Bankers bitterly complained that the current market prices were the result of distressed sales and that they should be allowed to ignore those prices and value the securities instead at their value in a normal market. At first FASB, pronounced FAS-bee, resisted making changes, but that changed within a few days of a Congressional hearing at which legislators from both parties demanded the board act.
“There is a perception that we are yielding to political pressure,” one board member, Lawrence W. Smith, said as he voted for the changes.
“We are an independent standard setter, and it is important that we maintain our independence,” Mr. Smith added. “At the same time, how can we ignore what is going on around us?”
A group headed by two former chairmen of the Securities and Exchange Commission, one who served under President Bill Clinton and one who was appointed by President George W. Bush, said that it feared that politicization of accounting standards would destroy the credibility of the board.
It is not clear how much bank profits will improve as a result of the change; that will depend on how much the banks use their newly approved discretion to set values. Nor is it clear whether investors will put much faith in the new figures.
Early answers to those questions may become available within a few weeks. The board said banks could apply the new rules to their financial statements for the quarter that ended this week.
One major bank, Citigroup, said the new standard would not cause any change in its statements.
It is rare that the application of an accounting rule becomes a political issue, but that happened this year in both the United States and Europe, where the International Accounting Standards Board held an emergency meeting to change its rule after such a move was demanded by the French president.
In the United States, FASB acknowledged the investor criticism of the rules the board proposed after the Congressional hearing and responded on Thursday by voting to require banks to make additional disclosures about the assets in question.
The five-member board approved three changes to the rules, two by unanimous votes and one with two dissents. That disputed change makes it possible for banks to keep some declines in asset values off their income statements.
Robert H. Herz, the board’s chairman and the man who faced the Congressional pressure, said he voted for the changes because he thought the improved disclosures would help investors.
Mr. Smith said he had considered changing his vote as recently as Thursday morning. That would have led to the defeat of one change sought by the banks and perhaps set off a confrontation with Congress. “But,” he said, “I ultimately decided this is an improvement, because we have significantly improved the amount of information” being disclosed.
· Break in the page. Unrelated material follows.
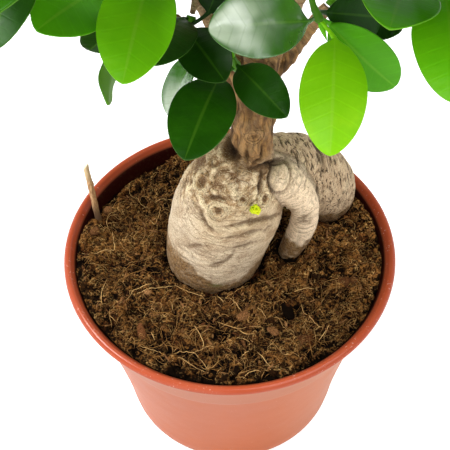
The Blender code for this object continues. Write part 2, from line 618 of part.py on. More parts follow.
def grow_leaves(paths: dict) -> dict:
    """Each spray's leaves: those set by hand, then those grown by rule where there is room."""
    crown = Crown()
    for stations in [TRUNK, *BRANCHES.values()]:
        crown.add(tapered(stations, 2, BRANCH_SIDES, 0.5 * LEAF_CLEARANCE))
    own = {}
    for branch, path in paths.items():
        own[branch] = len(crown.trees)
        crown.add(swept(path, [r + 0.5 * LEAF_CLEARANCE for r in stem_radii(path)], TWIG_SIDES))
    leaves = {spray.branch: list(spray.leaves) for spray in SPRAYS}
    for branch, grown in leaves.items():
        for leaf in grown:
            crown.add(leaf_solid(along(paths[branch], leaf.at)[0], leaf))
    draw = random.Random(SEED)
    for spray in SPRAYS:
        path = paths[spray.branch]
        turn = draw.uniform(0.0, 2.0 * math.pi)
        for i in range(spray.more):
            at = spray.start + (0.985 - spray.start) * i / max(spray.more - 1, 1)
            turn += GOLDEN_ANGLE
            for attempt in range(LEAF_TRIES):
                leaf = grown_leaf(path, at, turn + 0.1 * attempt * draw.uniform(-1.0, 1.0), draw)
                root = along(path, at)[0]
                whole = leaf_solid(root, leaf, 0.5 * LEAF_CLEARANCE)
                blade = leaf_solid(root, leaf, 0.5 * LEAF_CLEARANCE, stalk=False)
                clear = not in_open_wedge(whole[0]) and not crown.blocked(whole, own[spray.branch])
                if clear and not crown.blocked(blade):
                    crown.add(leaf_solid(root, leaf))
                    leaves[spray.branch].append(leaf)
                    break
    return leaves


def make_sprays() -> None:
    """One object for each leafy stem, its leaves joined to it by one union."""
    green = material("fig_leaf", (0.05, 0.2, 0.015), 0.35)
    paths = {spray.branch: stem_path(spray) for spray in SPRAYS}
    for branch, leaves in grow_leaves(paths).items():
        path = paths[branch]
        stem = add_object(f"leafy_spray_{branch}", *swept(path, stem_radii(path), TWIG_SIDES), green)
        blades = [add_object(f"blade_{i}", *leaf_solid(along(path, leaf.at)[0], leaf), green)
                  for i, leaf in enumerate(leaves)]
        combine(stem, blades, "UNION")


def main() -> None:
    clear_scene()
    make_pot()
    stick = make_stick()
    plant = make_plant()
    make_soil([plant, stick])
    make_bud(plant)
    make_sprays()


if __name__ == "__main__":
    main()
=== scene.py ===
"""Potted ginseng ficus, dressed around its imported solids.

Lengths are in millimetres until Shell.place() writes them in metres. +Z is up, -Y is the
plant's front and the origin is the centre of the pot's underside.
"""
from __future__ import annotations

import logging
import math
import random
from dataclasses import dataclass, field
from enum import Enum

import bmesh
import bpy
import numpy as np
from mathutils import Matrix, Vector
from mathutils.bvhtree import BVHTree


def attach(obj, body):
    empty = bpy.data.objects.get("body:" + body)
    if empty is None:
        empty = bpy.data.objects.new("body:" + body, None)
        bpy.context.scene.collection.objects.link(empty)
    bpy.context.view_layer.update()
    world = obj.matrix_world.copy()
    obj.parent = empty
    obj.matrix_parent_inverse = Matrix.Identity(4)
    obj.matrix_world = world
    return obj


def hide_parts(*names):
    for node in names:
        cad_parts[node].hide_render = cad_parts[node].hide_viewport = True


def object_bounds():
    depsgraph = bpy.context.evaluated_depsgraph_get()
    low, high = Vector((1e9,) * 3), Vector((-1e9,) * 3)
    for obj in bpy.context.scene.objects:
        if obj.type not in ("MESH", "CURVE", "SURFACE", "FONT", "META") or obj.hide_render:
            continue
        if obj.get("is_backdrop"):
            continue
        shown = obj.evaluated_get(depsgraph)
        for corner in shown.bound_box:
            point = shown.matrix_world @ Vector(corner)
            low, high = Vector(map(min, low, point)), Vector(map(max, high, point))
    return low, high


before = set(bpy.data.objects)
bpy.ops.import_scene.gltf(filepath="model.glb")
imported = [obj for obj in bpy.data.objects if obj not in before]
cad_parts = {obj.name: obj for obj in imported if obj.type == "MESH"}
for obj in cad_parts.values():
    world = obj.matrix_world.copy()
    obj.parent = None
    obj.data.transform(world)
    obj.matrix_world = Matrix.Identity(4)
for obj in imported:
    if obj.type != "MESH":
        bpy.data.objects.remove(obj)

MM = 0.001
GAP = 0.3
SEED = 7
HASH_MASK = 0xFFFFFFFF
EVEN = (1.0, 1.0, 1.0)
WHITE = (1.0, 1.0, 1.0, 1.0)
Point = tuple[float, float, float]
Colour = tuple[float, float, float]
Shape = tuple[np.ndarray, list[np.ndarray]]

report = logging.getLogger("ficus")


# Vectors and curves

def vector(*values: float) -> np.ndarray:
    """A numpy vector of the given values."""
    return np.array(values, float)


def unit(v: np.ndarray) -> np.ndarray:
    """The vector scaled to length one."""
    return v / np.linalg.norm(v)


def square_to(direction: np.ndarray, hint: np.ndarray) -> np.ndarray:
    """The unit vector nearest to hint that is square to direction."""
    return unit(hint - direction * float(hint @ direction))


def smooth_path(points: list, steps: int) -> list[np.ndarray]:
    """A Catmull-Rom curve through points.

    Args:
        points: the points or radii that the curve passes through.
        steps: how many points each span gets.

    Returns:
        The curve's points, the last given one among them.
    """
    knots = [np.asarray(p, float) for p in points]
    knots = [2 * knots[0] - knots[1], *knots, 2 * knots[-1] - knots[-2]]
    curve = []
    for a, b, c, d in zip(knots, knots[1:], knots[2:], knots[3:]):
        for step in range(steps):
            t = step / steps
            curve.append(0.5 * (2 * b + (c - a) * t + (2 * a - 5 * b + 4 * c - d) * t ** 2
                                + (3 * b - a - 3 * c + d) * t ** 3))
    return [*curve, knots[-2]]


def lengths_along(path: list) -> np.ndarray:
    """The length from a path's start to each of its points."""
    return np.concatenate([[0.0], np.cumsum([np.linalg.norm(b - a) for a, b in zip(path, path[1:])])])


def along(path: list, fraction: float) -> tuple[np.ndarray, np.ndarray]:
    """A place on a path.

    Args:
        path: the path's points.
        fraction: the share of its length.

    Returns:
        The point there and the tangent.
    """
    lengths = [float(np.linalg.norm(b - a)) for a, b in zip(path, path[1:])]
    left = fraction * sum(lengths)
    for a, b, length in zip(path, path[1:], lengths):
        if left <= length:
            return a + (b - a) * (left / length), unit(b - a)
        left -= length
    return path[-1], unit(path[-1] - path[-2])


def swept(path: list, radii: list, sides: int) -> Shape:
    """A capped tube along a path.

    Args:
        path: the centre line's points.
        radii: a radius, or a pair of radii, for each point.
        sides: how many sides its section has.

    Returns:
        The tube's points and faces.
    """
    side_hint = vector(1.0, 0.0, 0.0)
    angles = 2.0 * math.pi * np.arange(sides) / sides
    rings = []
    for i, centre in enumerate(path):
        ahead = np.asarray(path[min(i + 1, len(path) - 1)]) - np.asarray(path[max(i - 1, 0)])
        tangent = unit(ahead)
        side_hint = square_to(tangent, side_hint)
        across = np.cross(tangent, side_hint)
        wide, deep = pair_of(radii[i])
        rings.append(np.asarray(centre) + np.outer(np.cos(angles) * wide, side_hint)
                     + np.outer(np.sin(angles) * deep, across))
    return np.concatenate(rings), tube_faces(len(path), sides)


def tube_faces(rings: int, sides: int) -> list[np.ndarray]:
    """The faces of a capped tube of closed rings.

    Args:
        rings: how many rings there are.
        sides: how many points each has.

    Returns:
        The quads between the rings, the first cap and the last.
    """
    here = np.arange(sides)
    there = (here + 1) % sides
    low = np.arange(rings - 1)[:, None] * sides
    quads = np.stack([low + here, low + there, low + sides + there, low + sides + here], -1)
    return [quads.reshape(-1, 4), here[::-1][None], (here + sides * (rings - 1))[None]]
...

The American Bankers Association, which pushed legislators to demand the board make changes, praised the board. “Today’s decision should improve information for investors by providing more accurate estimates of market values,” said Edward Yingling, the association’s president.
One change adopted by the board would require banks to disclose the effect of the changed interpretation, although the final wording has not been released and it is not clear how detailed that disclosure will be.
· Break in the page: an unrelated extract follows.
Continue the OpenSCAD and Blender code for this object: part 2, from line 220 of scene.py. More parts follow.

For some other assets, banks must write them down to market value only if they conclude that the decline is “other than temporary.” The measure that drew dissents will allow banks to keep part of such declines off their income statements, although the decline would still show on the institutions’ balance sheets.
One of the dissenters, Thomas J. Linsmeier, argued that accounting rules already allowed the “fiction all banks are well capitalized,” adding that the changes would “make them seem better capitalized.”
The adoption of the rules was widely expected. It came on the same day that the stock market soared, but that rally began in Asia, well before the board met, and seemed to be tied to indications that the world economy might no longer be getting worse, even if recovery was not imminent.
While it was the banks who pressed for the rule, it will affect all financial institutions. But the board said it would make small changes to assure that it did not change accounting in mutual funds, which must mark their assets to market value every day.
Bank regulators already have the power to adjust accounting in computing capital, and some investor groups argued they should do that, rather than give the banks more freedom to value assets at what they think they should be worth, rather than what someone will pay for them.
The board added to the latest rule a statement that the goal of reflecting market value remained the same, but the rules will still allow more judgment by managers, and thus gives them more ability to control the numbers they report.
The vote drew condemnation from an organization called the Investors Working Group, and the two former S.E.C. chairman who lead it — William H. Donaldson, appointed by the second President Bush, and Arthur Levitt Jr., who served in the Clinton administration.
“In order to create high-quality accounting standards, it is critical that the process be independent and free from political pressure,” the group said in a statement. “This will ensure that such standards are neutral and faithfully represent economic reality. To the extent that these new FASB proposals reduce the free flow of transparent and reliable financial information, they undermine investor interests and weaken their ability to make sound investment decisions.”